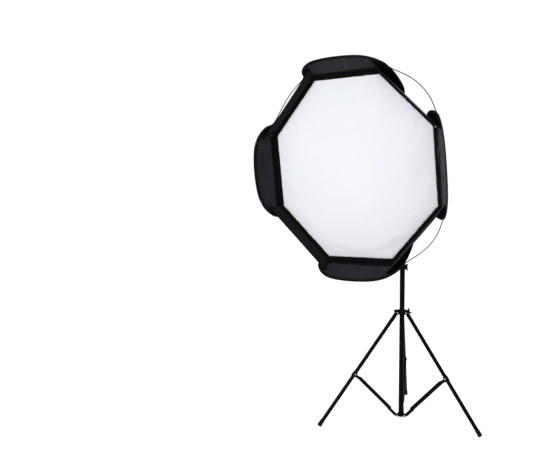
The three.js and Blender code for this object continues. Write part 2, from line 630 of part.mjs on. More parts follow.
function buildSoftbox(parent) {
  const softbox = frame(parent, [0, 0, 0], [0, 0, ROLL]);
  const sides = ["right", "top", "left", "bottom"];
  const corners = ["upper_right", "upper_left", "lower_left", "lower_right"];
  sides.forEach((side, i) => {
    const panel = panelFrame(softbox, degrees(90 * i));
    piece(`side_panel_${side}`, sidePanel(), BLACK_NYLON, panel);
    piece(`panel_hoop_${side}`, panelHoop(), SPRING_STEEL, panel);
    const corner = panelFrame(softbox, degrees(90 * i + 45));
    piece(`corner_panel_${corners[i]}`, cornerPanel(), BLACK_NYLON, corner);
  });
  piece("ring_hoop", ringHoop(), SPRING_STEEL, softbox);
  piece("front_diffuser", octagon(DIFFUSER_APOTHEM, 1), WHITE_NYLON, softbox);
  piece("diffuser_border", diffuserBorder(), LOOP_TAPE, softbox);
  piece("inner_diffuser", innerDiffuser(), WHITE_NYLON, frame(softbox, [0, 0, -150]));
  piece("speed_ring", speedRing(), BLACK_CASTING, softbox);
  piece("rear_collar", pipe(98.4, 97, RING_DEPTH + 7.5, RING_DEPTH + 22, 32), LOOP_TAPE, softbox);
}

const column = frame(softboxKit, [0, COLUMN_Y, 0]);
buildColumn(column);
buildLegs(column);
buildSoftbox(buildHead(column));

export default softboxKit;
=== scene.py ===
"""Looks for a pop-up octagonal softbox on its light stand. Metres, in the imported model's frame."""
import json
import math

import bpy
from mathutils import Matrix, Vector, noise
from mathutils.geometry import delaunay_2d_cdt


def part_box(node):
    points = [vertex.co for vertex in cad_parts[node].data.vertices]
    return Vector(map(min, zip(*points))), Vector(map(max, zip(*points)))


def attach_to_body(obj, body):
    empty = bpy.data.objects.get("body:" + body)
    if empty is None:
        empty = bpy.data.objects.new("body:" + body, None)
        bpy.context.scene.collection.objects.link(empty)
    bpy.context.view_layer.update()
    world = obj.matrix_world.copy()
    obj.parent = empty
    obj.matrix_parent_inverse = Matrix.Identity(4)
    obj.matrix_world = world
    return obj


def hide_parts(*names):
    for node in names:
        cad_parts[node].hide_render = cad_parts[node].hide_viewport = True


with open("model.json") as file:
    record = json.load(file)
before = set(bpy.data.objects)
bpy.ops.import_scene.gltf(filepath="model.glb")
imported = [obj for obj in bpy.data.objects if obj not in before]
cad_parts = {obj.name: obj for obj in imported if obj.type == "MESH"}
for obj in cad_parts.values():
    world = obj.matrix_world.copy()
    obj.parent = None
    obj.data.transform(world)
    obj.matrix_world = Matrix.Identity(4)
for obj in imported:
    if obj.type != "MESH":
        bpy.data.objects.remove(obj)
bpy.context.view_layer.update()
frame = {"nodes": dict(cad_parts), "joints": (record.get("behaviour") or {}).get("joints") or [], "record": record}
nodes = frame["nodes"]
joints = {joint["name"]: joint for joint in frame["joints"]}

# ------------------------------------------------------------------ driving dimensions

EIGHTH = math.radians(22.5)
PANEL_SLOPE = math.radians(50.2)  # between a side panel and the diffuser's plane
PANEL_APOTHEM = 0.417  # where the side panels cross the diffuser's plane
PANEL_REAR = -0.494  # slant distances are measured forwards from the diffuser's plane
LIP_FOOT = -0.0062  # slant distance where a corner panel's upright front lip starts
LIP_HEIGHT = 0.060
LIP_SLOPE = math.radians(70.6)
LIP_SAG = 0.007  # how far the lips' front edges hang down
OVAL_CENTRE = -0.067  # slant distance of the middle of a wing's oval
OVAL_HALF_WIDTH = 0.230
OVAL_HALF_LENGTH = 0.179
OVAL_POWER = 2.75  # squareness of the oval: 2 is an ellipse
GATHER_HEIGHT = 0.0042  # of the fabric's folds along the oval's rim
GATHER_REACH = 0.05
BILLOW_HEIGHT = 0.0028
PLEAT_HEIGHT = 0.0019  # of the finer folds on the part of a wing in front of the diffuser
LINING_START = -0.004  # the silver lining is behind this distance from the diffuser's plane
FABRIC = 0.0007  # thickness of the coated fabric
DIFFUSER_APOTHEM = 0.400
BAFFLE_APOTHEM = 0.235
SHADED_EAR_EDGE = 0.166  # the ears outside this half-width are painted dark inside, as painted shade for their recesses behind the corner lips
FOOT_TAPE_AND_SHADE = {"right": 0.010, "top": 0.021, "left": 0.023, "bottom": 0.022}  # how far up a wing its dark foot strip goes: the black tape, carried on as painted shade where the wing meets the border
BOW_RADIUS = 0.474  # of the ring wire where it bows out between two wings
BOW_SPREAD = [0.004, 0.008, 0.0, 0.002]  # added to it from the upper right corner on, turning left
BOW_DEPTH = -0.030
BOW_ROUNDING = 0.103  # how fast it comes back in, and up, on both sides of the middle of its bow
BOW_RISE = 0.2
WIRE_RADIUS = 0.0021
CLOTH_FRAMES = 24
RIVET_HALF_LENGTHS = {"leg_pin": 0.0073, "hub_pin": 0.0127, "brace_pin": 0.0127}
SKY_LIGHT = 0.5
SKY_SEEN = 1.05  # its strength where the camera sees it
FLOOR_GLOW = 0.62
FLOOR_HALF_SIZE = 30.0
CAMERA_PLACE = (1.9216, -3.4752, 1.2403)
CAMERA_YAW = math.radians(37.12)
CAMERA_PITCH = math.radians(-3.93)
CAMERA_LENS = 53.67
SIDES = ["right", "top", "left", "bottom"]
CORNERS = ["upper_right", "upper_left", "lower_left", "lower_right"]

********

Repeat, unchanged, every line from the one that contains "const column = frame(softboxKit, [0, COLUMN_Y, 0]);" to the one that contains "points = [vertex.co", including both, and no other line.

- **Correct result**
const column = frame(softboxKit, [0, COLUMN_Y, 0]);
buildColumn(column);
buildLegs(column);
buildSoftbox(buildHead(column));

export default softboxKit;
=== scene.py ===
"""Looks for a pop-up octagonal softbox on its light stand. Metres, in the imported model's frame."""
import json
import math

import bpy
from mathutils import Matrix, Vector, noise
from mathutils.geometry import delaunay_2d_cdt


def part_box(node):
    points = [vertex.co for vertex in cad_parts[node].data.vertices]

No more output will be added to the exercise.